Last of all, Labor nickelled and dimed private health cover, when before every election they said they would not—and, of course, 40 to 50 per cent of Australians saw their premiums going through the roof and wondered why. We get one chance in this world to get the health system right. This is one of the few nations utterly paralysed in the health debate, because this is the last political frontier where Labor are not collapsing in on themselves. This is the last topic of politics where Labor can talk to Australians and be given at least some credit that they might be able to run the system, but people who really know health know they cannot.
People who really know the system know that Labor are so wedded to not touching the fee-for-service bulk-billing system that they do not talk about any other topic. We cannot even get them to talk about hospital management. We cannot even get them to talk about diagnostic imaging and radiation oncology, where, under the public system, it is almost half as efficient as the private system. I know Labor are prepared to go down there and open the plaques and stand there for photos, but, at the same time, they are funding completely ineffective state hospital systems that are seeing patients at half the rate, and people are waiting twice as long to get treatment.

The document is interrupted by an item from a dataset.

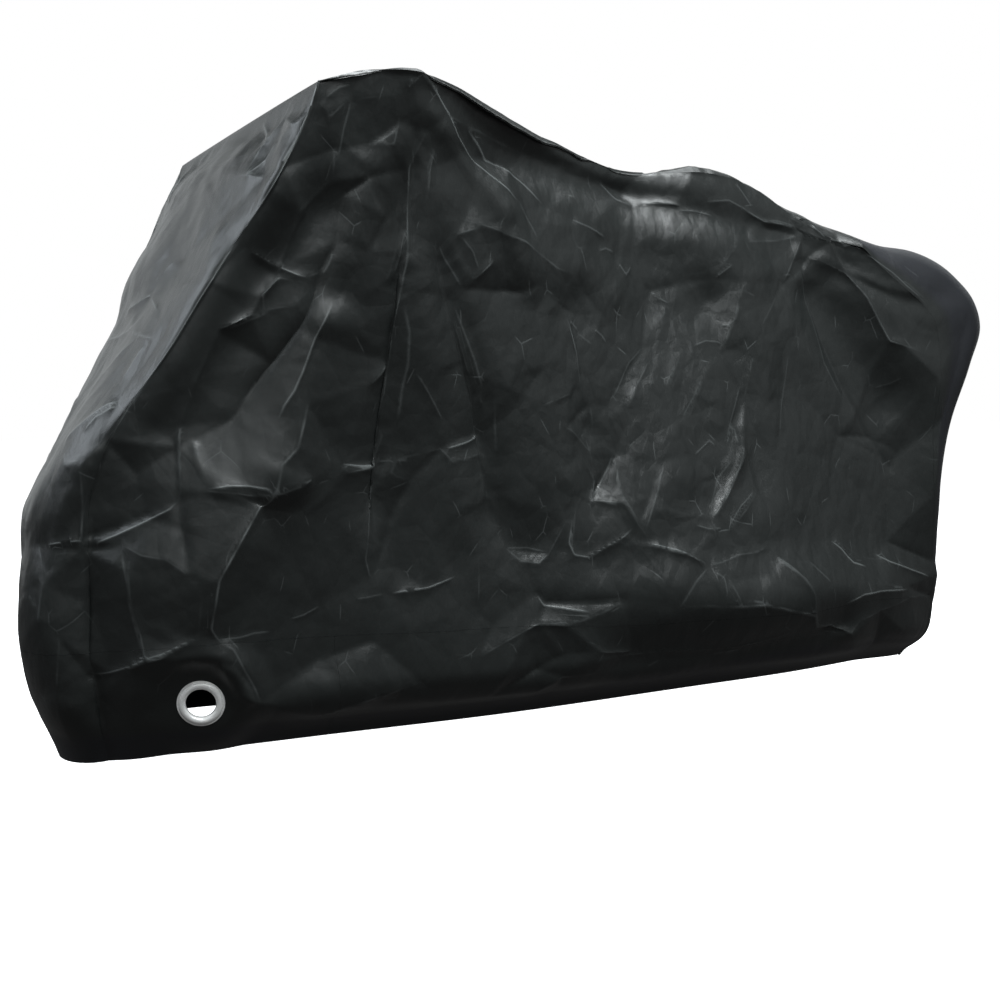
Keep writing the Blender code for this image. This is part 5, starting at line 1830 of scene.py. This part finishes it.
@dataclass(frozen=True)
class CoatedCloth:
    """Black cloth under a thin, glossy, slightly green coating; crest lines lightened by rubbing and
    painted highlight.
    """

    name: str = "coated cloth"
    colour: Colour = (0.0075, 0.0090, 0.0088, 1.0)
    calm_colour: Colour = (0.0060, 0.0070, 0.0098, 1.0)
    # The crest lines' colour: partly rubbing of the coating, partly painted highlight.
    crest_highlight_colour: Colour = (0.120, 0.130, 0.130, 1.0)
    dust_colour: Colour = (0.030, 0.031, 0.030, 1.0)
    roughness: float = 0.30
    calm_roughness: float = 0.42
    crinkle_slope: float = 0.055
    weave_height: float = 0.00002
    crest_width: float = 0.0024
    crest_wear_and_highlight: float = 0.62
    ridge_width: float = 0.0028
    ridge_height: float = 0.0008
    crinkle_wear_and_highlight: float = 0.6
    dust_amount: float = 0.6
    dust_tint: float = 0.5
    dust_roughness: float = 0.30

    def material(self, groups: dict[str, bpy.types.NodeTree]) -> bpy.types.Material:
        """Make the material.

        Args:
            groups: The shared node groups by name.

        Returns:
            The material.
        """
        made, kit, shader = new_material(self.name)
        shader.inputs["Specular IOR Level"].default_value = 0.5
        place = kit.add("ShaderNodeUVMap", uv_map="cloth")
        wear_and_highlight = kit.add("ShaderNodeAttribute", attribute_name="wear_and_highlight")
        calm = kit.add("ShaderNodeAttribute", attribute_name="calm")
        parts = {}
        for name, tree in groups.items():
            parts[name] = kit.add("ShaderNodeGroup", node_tree=tree)
            kit.join(place.outputs[0], parts[name].inputs["Place"])
        dust = kit.maths("MULTIPLY", parts["dust"].outputs[0], self.dust_amount)
        base = kit.mix_colours(calm.outputs["Fac"], self.colour, self.calm_colour)
        dusty = kit.mix_colours(kit.maths("MULTIPLY", dust, self.dust_tint), base, self.dust_colour)
        busy = kit.add("ShaderNodeAttribute", attribute_name="busy").outputs["Fac"]
        lines = kit.maths("MULTIPLY", parts["crinkle"].outputs["Crest highlight"], busy)
        signed_gap = kit.add("ShaderNodeAttribute", attribute_name="gap").outputs["Fac"]
        gap = kit.maths("ABSOLUTE", signed_gap)
        nearness = kit.maths("SUBTRACT", 1.0, kit.maths("DIVIDE", gap, self.crest_width))
        thin = kit.maths("MAXIMUM", nearness, 0.0)
        # Crest lines lightened in colour: partly rubbing, partly painted highlight.
        rubbed_and_lit = kit.maths("MULTIPLY", wear_and_highlight.outputs["Fac"], thin)
        all_rubbed_and_lit = kit.maths("ADD", rubbed_and_lit, kit.maths("MULTIPLY", lines, self.crinkle_wear_and_highlight))
        crest = kit.maths("MULTIPLY", all_rubbed_and_lit, self.crest_wear_and_highlight)
        bell = kit.maths("EXPONENT", kit.maths("DIVIDE", gap, -self.ridge_width))
        ridge = kit.maths("MULTIPLY", wear_and_highlight.outputs["Fac"], bell)
        kit.join(kit.mix_colours(crest, dusty, self.crest_highlight_colour), shader.inputs["Base Color"])
        rough = kit.maths("ADD", self.roughness, kit.maths("MULTIPLY", dust, self.dust_roughness))
        calmer = kit.maths("MULTIPLY", calm.outputs["Fac"], self.calm_roughness - self.roughness)
        kit.join(kit.maths("ADD", rough, calmer), shader.inputs["Roughness"])
        slopes = kit.maths("MULTIPLY", parts["crinkle"].outputs["Height"], busy)
        crinkle = kit.maths("MULTIPLY", slopes, self.crinkle_slope)
        weave = kit.maths("MULTIPLY", parts["weave"].outputs[0], self.weave_height)
        bump = kit.add("ShaderNodeBump", Strength=1.0, Distance=1.0)
        pressed = kit.maths("MULTIPLY", ridge, self.ridge_height)
        fine = kit.maths("ADD", kit.maths("ADD", crinkle, weave), pressed)
        kit.join(fine, bump.inputs["Height"])
        kit.join(bump.outputs[0], shader.inputs["Normal"])
        return made


@dataclass(frozen=True)
class NickelPlate:
    """Bright satin nickel with a little tarnish, duller and faintly bumped where tarnished."""

    name: str = "nickel plate"
    colour: Colour = (0.96, 0.96, 0.95, 1.0)
    tarnish: Colour = (0.82, 0.82, 0.81, 1.0)
    roughness: float = 0.16
    metallic: float = 0.22
    dust_roughness: float = 0.35

    def material(self, dust: bpy.types.NodeTree) -> bpy.types.Material:
        """Make the material, its tarnish from the shared dust."""
        made, kit, shader = new_material(self.name)
        shader.inputs["Metallic"].default_value = self.metallic
        where = kit.add("ShaderNodeTexCoord")
        marks = kit.add("ShaderNodeGroup", node_tree=dust, Scale=60.0)
        kit.join(where.outputs["Object"], marks.inputs["Place"])
        tarnished = kit.mix_colours(marks.outputs[0], self.colour, self.tarnish)
        kit.join(tarnished, shader.inputs["Base Color"])
        duller = kit.maths("MULTIPLY", marks.outputs[0], self.dust_roughness)
        kit.join(kit.maths("ADD", self.roughness, duller), shader.inputs["Roughness"])
        bump = kit.add("ShaderNodeBump", Strength=0.15, Distance=0.0002)
        kit.join(marks.outputs[0], bump.inputs["Height"])
        kit.join(bump.outputs[0], shader.inputs["Normal"])
        return made


# ------------------------------------------------------------------ the whole cover
@dataclass
class Cover:
    """The cover: five panels, two lengths of hem strip and two eyelets."""

    strip_split: float = 0.22
    cloth: CoatedCloth = field(default_factory=CoatedCloth)
    metal: NickelPlate = field(default_factory=NickelPlate)

    def pieces(self, skin: Skin) -> list[ClothPiece]:
        """List the pieces of cloth as stretches of the skin's grids.

        Args:
            skin: The built skin.

        Returns:
            The five panels and the two lengths of hem strip.
        """
        grids, cut = skin.grids, skin.panel_rows
        split = int(self.strip_split * skin.side_steps / 2) * 2
        strip = {name: grids[name][:, cut:] for name in ("near", "far", "front", "rear")}
        nose = np.concatenate([strip["near"][split:0:-1], strip["front"][:-1], strip["far"][:split + 1]])
        tail = np.concatenate([strip["near"][split:-1], strip["rear"][:-1], strip["far"][:split - 1:-1]])
        panel = {name: grids[name][:, :cut + 1] for name in ("near", "far", "front", "rear")}
        return [
            ClothPiece("front_panel", "cloth", ClothCut(0.60, 0.98, 0.34), panel["front"], True),
            ClothPiece("top_panel", "cloth", ClothCut(0.62, 1.28, 0.38), grids["top"], True),
            ClothPiece("rear_panel", "cloth", ClothCut(0.50, 1.00, 0.36), panel["rear"], False),
            ClothPiece("side_panel_near", "cloth", ClothCut(0.92, 1.72, 1.24), panel["near"], False),
            ClothPiece("side_panel_far", "cloth", ClothCut(0.92, 1.72, 1.22), panel["far"], True),
            ClothPiece("hem_strip_front", "hem_cloth", ClothCut(0.20, 0.98, 0.192), nose, True, True),
            ClothPiece("hem_strip_rear", "hem_cloth", ClothCut(0.18, 2.90, 0.516), tail, False, True),
        ]

    def build(self) -> None:
        """Build and dress every piece."""
        skin = Skin()
        skin.build()
        groups = {"crinkle": crinkle_group(), "weave": weave_group(), "dust": dust_group()}
        cloth, metal = self.cloth.material(groups), self.metal.material(groups["dust"])
        made: dict[str, bpy.types.Object] = {}
        for piece in self.pieces(skin):
            node = piece.name
            piece.name = node + "_cloth"
            built = piece.build(skin)
            made[node] = built
            if node == "hem_strip_front":
                for place in EYELETS:
                    Eyelet(place).cut_cloth(built)
            built.data.materials.clear()
            built.data.materials.append(cloth)
            piece.declare(built, node)
            LOG.info("%s: %d faces", built.name, len(built.data.polygons))
        for place in EYELETS:
            ring = Eyelet(place).build()
            ring.data.materials.append(metal)
            LOG.info("%s: %d faces", ring.name, len(ring.data.polygons))


# ------------------------------------------------------------------ floor, light and camera
@dataclass(frozen=True)
class SoftBox:
    """A soft light: where it hangs, what it points at, its size and its power."""

    name: str
    place: tuple[float, float, float]
    aim: tuple[float, float, float]
    width: float
    height: float
    power: float
    colour: tuple[float, float, float] = (0.955, 1.0, 1.012)

    def hang(self) -> None:
        """Add the light to the scene."""
        light = bpy.data.lights.new(self.name, "AREA")
        light.shape, light.energy = "RECTANGLE", self.power
        light.size, light.size_y = self.width, self.height
        light.color = self.colour
        lamp = add_object(self.name, light)
        lamp.location = self.place
        lamp.rotation_euler = (Vector(self.aim) - Vector(self.place)).to_track_quat("-Z", "Y").to_euler()
        lamp.visible_camera = False


@dataclass
class Studio:
    """A plain pale room: floor, surround, soft boxes and the camera."""

    floor_reach: float = 12.0
    floor_colour: Colour = (0.90, 0.90, 0.90, 1.0)
    floor_glow: float = 0.93
    room_level: float = 0.085
    lens: float = 58.6
    sensor: float = 36.0
    camera_place: tuple[float, float, float] = (-1.700, -2.510, -0.331)
    camera_azimuth: float = -28.5
    camera_elevation: float = 5.0
    boxes: tuple[SoftBox, ...] = (
        SoftBox("top_front", (-0.4, -1.4, 2.6), (0.0, 0.0, 0.0), 3.0, 1.0, 280.0),
        SoftBox("top", (1.1, 0.1, 2.5), (0.0, 0.0, 0.0), 3.0, 1.6, 60.0),
        SoftBox("key", (0.0, -3.2, 2.0), (0.0, 0.0, -0.3), 3.6, 0.8, 48.0),
        SoftBox("back_left", (-3.5, 1.2, 1.5), (-0.9, 0.0, -0.1), 3.0, 2.0, 68.0, (0.925, 1.0, 1.07)),
        SoftBox("backdrop", (-1.5, 4.0, 0.5), (-0.6, 0.0, 0.0), 3.0, 2.6, 19.0),
        SoftBox("backdrop_right", (3.6, 3.0, 0.5), (0.5, 0.0, 0.0), 3.0, 2.6, 22.0),
        SoftBox("low_right", (2.4, -3.2, -0.3), (0.3, 0.0, -0.5), 2.0, 1.2, 1.0),
        SoftBox("far_right", (3.4, -2.4, 0.8), (0.3, 0.0, -0.3), 2.0, 2.0, 4.2),
        SoftBox("front_left", (-3.2, -3.4, 1.3), (-0.5, 0.0, -0.5), 2.0, 1.8, 13.0),
    )

    def floor(self) -> None:
        """Lay the floor at ground level."""
        reach = self.floor_reach
        ground = -HANG_POINT[2]
        corners = np.array([[-reach, -reach, ground], [reach, -reach, ground],
                            [reach, reach, ground], [-reach, reach, ground]])
        mesh = mesh_from_faces("floor", corners, np.array([[0, 1, 2, 3]]))
        floor = add_object("floor", mesh)
        pale, _, shader = new_material("pale floor")
        shader.inputs["Base Color"].default_value = self.floor_colour
        shader.inputs["Roughness"].default_value = 0.9
        shader.inputs["Emission Color"].default_value = (1.0, 1.0, 1.0, 1.0)
        shader.inputs["Emission Strength"].default_value = self.floor_glow
        mesh.materials.append(pale)
        floor.visible_glossy = False
        floor.visible_diffuse = False

    def surround(self) -> None:
        """Set the room: white behind the cover, and dimmer in what the cover reflects."""
        world = bpy.data.worlds.new("pale room")
        world.use_nodes = True
        kit = NodeKit(world.node_tree)
        back = world.node_tree.nodes["Background"]
        back.inputs["Color"].default_value = (1.0, 1.0, 1.0, 1.0)
        path = kit.add("ShaderNodeLightPath")
        lift = kit.maths("MULTIPLY", path.outputs["Is Camera Ray"], 1.0 - self.room_level)
        kit.join(kit.maths("ADD", lift, self.room_level), back.inputs["Strength"])
        bpy.context.scene.world = world

    def camera(self) -> None:
        """Set the camera at the photograph's height, angle and distance."""
        turn, lift = math.radians(self.camera_azimuth), math.radians(self.camera_elevation)
        back = Vector((math.sin(turn) * math.cos(lift), -math.cos(turn) * math.cos(lift), math.sin(lift)))
        right = Vector((math.cos(turn), math.sin(turn), 0.0))
        up = back.cross(right)
        data = bpy.data.cameras.new("camera")
        data.lens, data.sensor_width = self.lens, self.sensor
        data.clip_start, data.clip_end = 0.05, 60.0
        camera = add_object("camera", data)
        frame = Matrix((right, up, back)).transposed().to_4x4()
        frame.translation = self.camera_place
        camera.matrix_world = frame
        bpy.context.scene.camera = camera

    def build(self) -> None:
        """Build the room."""
        bpy.context.scene.view_settings.view_transform = "Standard"
        self.floor()
        self.surround()
        self.camera()
        for box in self.boxes:
            box.hang()


def main() -> None:
    """Load the frame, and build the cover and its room."""
    logging.basicConfig(level=logging.INFO, format="%(name)s: %(message)s")
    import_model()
    Studio().build()
    Cover().build()
    bpy.context.view_layer.update()


if __name__ == "__main__":
    main()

There is a serious side to all of this. It is not just about the billy banter from Young Labor and Young Liberal going on for generations. Ultimately, it is about a senior Australian who is diagnosed with cancer. At that moment, you really the test the system. How long will it take under a Labor process to get your first CT? What is the time to treatment for a poor Australian? The party on the other side, the Australian Labor Party, have never worked to reduce those times whatsoever. They have never made a strong private alternative for Australians, because they do not want to know that there is a private alternative.
Too many people have died too early because they were not able to get time to cancer treatment down. We need to get them seen quickly, with more specialists and with the best treatments. You do not do that by simply allowing costs to escalate. You do it by constantly looking around the health system, doing a flyover and asking what we can do better. I do not pretend to have all of the answers, but this country would be a fair bit better off if this place here could have a constructive debate, instead of these appalling motions going on and on about defending Medicare when it is utterly clear that, when Labor are in government, they do not.